__Required work__:
The lines to be extracted run from the start of the listing through the line containing "return lambda x, up: ((middle_x"; copy them exactly and nothing else.

__Data block__:
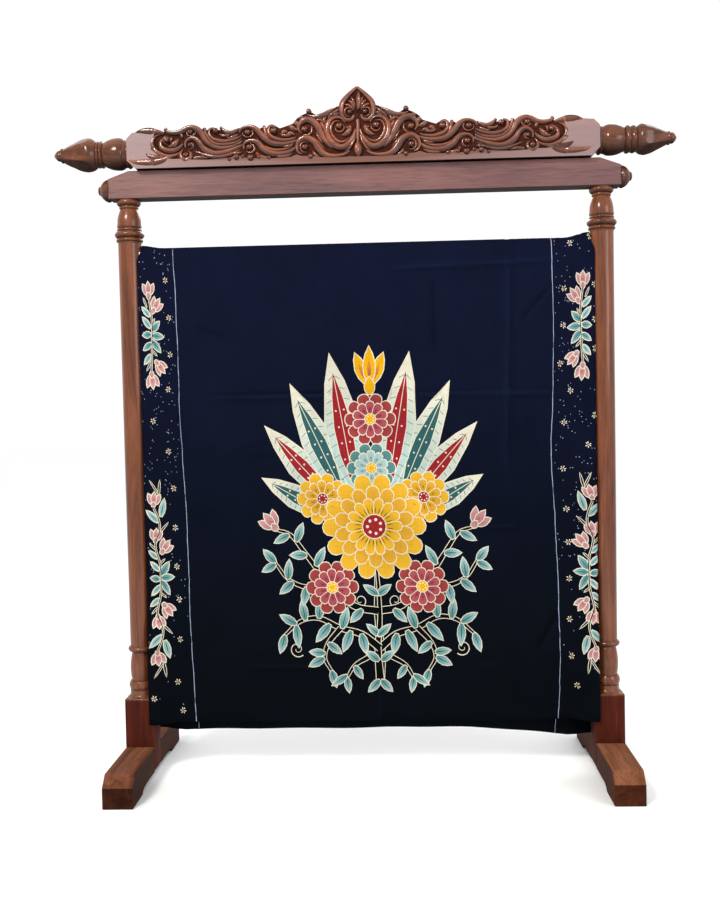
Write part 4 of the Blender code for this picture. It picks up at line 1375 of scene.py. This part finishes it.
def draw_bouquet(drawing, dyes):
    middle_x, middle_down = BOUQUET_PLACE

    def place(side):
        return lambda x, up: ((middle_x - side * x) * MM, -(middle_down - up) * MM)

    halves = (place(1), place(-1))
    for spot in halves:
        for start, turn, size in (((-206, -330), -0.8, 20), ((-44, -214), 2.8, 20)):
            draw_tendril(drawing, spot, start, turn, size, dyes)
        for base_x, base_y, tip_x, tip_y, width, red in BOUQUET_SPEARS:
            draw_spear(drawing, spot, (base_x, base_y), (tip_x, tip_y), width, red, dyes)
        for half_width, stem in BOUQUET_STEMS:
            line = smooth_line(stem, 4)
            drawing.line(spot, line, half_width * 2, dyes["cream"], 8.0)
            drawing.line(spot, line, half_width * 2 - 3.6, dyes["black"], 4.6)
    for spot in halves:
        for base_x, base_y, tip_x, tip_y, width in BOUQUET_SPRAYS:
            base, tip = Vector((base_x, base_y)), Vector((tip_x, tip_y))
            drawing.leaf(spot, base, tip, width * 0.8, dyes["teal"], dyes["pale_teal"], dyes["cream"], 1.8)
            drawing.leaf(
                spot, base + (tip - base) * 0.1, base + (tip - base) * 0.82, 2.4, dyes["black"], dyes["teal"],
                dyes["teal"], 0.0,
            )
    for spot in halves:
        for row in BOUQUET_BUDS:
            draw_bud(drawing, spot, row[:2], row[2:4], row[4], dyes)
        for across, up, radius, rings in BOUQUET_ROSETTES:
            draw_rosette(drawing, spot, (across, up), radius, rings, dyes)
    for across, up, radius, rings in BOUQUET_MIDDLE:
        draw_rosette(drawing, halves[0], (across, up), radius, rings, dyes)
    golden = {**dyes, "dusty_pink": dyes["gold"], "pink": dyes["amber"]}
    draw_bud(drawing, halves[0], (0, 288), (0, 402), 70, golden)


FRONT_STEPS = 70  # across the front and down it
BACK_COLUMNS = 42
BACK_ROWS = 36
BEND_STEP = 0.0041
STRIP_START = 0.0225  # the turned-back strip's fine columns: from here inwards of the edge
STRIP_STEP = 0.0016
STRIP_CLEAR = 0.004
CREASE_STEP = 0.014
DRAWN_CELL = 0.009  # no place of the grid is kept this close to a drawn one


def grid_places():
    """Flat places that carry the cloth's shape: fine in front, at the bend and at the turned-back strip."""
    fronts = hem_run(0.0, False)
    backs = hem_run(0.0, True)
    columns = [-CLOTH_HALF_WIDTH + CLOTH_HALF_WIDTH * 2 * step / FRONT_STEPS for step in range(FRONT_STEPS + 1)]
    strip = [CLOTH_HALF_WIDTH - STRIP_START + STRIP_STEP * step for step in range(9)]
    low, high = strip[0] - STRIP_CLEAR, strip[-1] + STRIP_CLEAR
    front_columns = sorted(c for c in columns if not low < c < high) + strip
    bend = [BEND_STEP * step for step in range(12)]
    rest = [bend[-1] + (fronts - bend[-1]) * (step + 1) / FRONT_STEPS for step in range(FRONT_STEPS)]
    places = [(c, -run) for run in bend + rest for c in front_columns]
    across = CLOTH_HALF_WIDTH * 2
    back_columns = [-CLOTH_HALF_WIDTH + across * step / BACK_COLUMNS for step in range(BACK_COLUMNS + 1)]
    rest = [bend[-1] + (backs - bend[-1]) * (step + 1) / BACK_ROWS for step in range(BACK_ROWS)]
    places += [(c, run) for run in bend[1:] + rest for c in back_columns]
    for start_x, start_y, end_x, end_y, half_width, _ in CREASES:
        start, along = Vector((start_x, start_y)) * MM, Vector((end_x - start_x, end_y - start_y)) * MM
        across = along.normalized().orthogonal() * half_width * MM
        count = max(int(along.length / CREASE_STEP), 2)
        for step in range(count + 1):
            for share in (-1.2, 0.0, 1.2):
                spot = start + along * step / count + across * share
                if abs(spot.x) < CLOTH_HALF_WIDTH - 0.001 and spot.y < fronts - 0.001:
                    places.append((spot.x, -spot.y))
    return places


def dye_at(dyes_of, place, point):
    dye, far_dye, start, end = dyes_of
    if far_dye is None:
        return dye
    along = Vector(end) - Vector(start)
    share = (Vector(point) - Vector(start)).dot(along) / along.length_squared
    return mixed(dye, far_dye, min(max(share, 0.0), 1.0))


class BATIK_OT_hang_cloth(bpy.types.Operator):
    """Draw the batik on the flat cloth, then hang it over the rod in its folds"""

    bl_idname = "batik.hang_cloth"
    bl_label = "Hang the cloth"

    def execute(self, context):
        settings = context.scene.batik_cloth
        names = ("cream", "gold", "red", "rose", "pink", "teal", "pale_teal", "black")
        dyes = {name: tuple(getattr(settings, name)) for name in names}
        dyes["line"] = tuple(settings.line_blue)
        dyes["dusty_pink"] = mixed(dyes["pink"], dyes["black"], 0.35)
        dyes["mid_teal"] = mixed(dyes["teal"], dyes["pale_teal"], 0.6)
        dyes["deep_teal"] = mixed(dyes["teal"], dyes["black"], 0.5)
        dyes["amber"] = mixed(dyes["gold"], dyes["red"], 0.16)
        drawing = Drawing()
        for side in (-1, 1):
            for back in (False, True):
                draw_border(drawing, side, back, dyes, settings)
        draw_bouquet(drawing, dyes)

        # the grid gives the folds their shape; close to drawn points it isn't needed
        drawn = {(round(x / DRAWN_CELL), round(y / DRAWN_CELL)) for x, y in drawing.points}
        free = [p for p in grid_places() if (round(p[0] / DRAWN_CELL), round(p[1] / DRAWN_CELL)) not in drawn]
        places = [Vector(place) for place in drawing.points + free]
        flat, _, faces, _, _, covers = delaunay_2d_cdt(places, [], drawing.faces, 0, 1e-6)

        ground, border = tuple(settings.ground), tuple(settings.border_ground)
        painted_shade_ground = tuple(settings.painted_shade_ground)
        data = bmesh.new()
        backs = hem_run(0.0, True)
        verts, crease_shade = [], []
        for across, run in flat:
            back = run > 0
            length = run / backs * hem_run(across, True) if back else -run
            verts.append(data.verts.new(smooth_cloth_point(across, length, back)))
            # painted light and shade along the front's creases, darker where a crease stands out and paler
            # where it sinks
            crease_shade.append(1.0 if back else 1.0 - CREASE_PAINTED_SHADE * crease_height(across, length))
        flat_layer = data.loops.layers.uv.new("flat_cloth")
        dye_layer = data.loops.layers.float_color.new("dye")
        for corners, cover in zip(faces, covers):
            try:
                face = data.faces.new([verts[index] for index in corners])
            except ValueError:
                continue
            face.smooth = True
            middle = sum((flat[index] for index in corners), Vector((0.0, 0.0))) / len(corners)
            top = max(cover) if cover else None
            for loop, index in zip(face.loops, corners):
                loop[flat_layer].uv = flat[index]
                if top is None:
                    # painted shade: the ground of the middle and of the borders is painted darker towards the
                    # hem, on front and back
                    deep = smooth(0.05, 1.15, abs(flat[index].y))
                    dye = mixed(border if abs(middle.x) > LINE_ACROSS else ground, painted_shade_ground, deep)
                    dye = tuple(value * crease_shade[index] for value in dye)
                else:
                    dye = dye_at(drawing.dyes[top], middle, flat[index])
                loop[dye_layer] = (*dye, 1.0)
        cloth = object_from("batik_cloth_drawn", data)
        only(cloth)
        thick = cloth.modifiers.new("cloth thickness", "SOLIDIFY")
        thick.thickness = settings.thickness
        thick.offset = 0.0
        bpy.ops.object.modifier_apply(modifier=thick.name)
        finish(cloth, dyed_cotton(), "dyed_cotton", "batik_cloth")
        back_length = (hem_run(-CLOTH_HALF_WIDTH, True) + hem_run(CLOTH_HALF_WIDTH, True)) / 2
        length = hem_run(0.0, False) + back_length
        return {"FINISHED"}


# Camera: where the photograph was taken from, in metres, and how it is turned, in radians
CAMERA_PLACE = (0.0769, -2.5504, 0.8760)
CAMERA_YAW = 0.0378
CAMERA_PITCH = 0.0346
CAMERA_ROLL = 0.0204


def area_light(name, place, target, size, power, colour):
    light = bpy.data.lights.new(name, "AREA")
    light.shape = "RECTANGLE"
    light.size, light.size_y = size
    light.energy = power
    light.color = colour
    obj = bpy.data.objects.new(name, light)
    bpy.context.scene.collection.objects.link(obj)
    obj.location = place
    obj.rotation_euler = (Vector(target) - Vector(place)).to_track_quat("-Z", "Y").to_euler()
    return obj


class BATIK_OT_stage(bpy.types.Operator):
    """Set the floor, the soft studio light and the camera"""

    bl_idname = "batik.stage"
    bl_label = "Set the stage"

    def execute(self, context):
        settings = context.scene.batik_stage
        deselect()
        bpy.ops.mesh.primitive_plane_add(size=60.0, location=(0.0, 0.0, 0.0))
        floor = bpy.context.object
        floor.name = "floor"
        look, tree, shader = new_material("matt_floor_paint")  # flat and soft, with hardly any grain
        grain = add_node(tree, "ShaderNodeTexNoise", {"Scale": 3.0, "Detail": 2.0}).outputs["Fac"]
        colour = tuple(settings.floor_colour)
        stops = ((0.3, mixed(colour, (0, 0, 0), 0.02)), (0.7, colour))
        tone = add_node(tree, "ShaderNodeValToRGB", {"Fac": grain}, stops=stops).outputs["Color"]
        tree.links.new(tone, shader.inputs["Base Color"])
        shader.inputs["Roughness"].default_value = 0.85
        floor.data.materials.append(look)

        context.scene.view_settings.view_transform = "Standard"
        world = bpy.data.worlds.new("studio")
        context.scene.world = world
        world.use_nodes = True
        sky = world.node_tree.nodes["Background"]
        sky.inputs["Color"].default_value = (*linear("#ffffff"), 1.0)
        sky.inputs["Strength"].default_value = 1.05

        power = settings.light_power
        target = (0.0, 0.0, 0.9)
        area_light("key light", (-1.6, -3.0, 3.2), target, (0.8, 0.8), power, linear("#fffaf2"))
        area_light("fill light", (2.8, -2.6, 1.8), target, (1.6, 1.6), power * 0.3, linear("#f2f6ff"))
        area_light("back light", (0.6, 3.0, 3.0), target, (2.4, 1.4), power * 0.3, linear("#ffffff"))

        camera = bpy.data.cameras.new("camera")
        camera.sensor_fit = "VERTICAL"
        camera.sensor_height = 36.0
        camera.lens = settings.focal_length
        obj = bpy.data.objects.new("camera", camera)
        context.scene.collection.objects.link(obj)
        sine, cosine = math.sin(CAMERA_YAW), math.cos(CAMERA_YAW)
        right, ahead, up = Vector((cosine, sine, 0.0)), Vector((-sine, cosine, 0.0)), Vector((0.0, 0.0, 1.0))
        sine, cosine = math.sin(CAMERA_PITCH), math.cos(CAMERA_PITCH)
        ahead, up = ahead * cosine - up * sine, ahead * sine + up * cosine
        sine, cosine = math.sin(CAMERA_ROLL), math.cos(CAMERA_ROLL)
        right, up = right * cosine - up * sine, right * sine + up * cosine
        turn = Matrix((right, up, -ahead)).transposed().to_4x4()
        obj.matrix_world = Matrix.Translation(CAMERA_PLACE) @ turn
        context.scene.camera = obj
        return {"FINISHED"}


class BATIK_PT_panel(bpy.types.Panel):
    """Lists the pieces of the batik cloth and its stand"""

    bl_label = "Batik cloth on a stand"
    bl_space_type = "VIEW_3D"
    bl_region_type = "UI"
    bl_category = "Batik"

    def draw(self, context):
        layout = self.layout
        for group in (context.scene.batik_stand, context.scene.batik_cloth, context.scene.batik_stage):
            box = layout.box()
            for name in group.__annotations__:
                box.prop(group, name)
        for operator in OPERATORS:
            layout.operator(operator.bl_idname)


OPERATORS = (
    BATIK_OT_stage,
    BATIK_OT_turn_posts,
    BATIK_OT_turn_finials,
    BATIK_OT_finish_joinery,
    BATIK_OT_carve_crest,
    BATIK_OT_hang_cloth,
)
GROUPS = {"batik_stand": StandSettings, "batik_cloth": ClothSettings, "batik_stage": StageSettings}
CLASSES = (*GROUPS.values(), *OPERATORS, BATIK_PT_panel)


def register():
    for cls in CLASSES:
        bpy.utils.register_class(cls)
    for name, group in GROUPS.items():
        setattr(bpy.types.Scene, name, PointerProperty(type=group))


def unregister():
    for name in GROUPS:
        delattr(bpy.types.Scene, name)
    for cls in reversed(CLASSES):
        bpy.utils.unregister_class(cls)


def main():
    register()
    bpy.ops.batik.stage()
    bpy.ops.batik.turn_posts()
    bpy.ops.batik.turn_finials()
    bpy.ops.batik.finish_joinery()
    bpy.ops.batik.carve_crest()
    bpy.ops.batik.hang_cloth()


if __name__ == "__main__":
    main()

__Result for this exercise__:
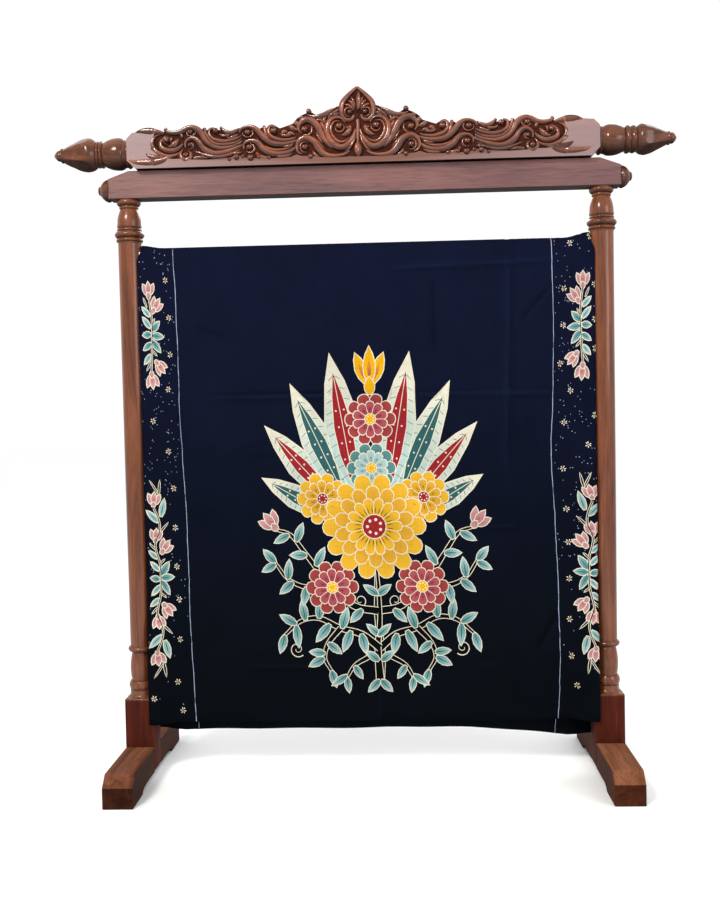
Write part 4 of the Blender code for this picture. It picks up at line 1375 of scene.py. This part finishes it.
def draw_bouquet(drawing, dyes):
    middle_x, middle_down = BOUQUET_PLACE

    def place(side):
        return lambda x, up: ((middle_x - side * x) * MM, -(middle_down - up) * MM)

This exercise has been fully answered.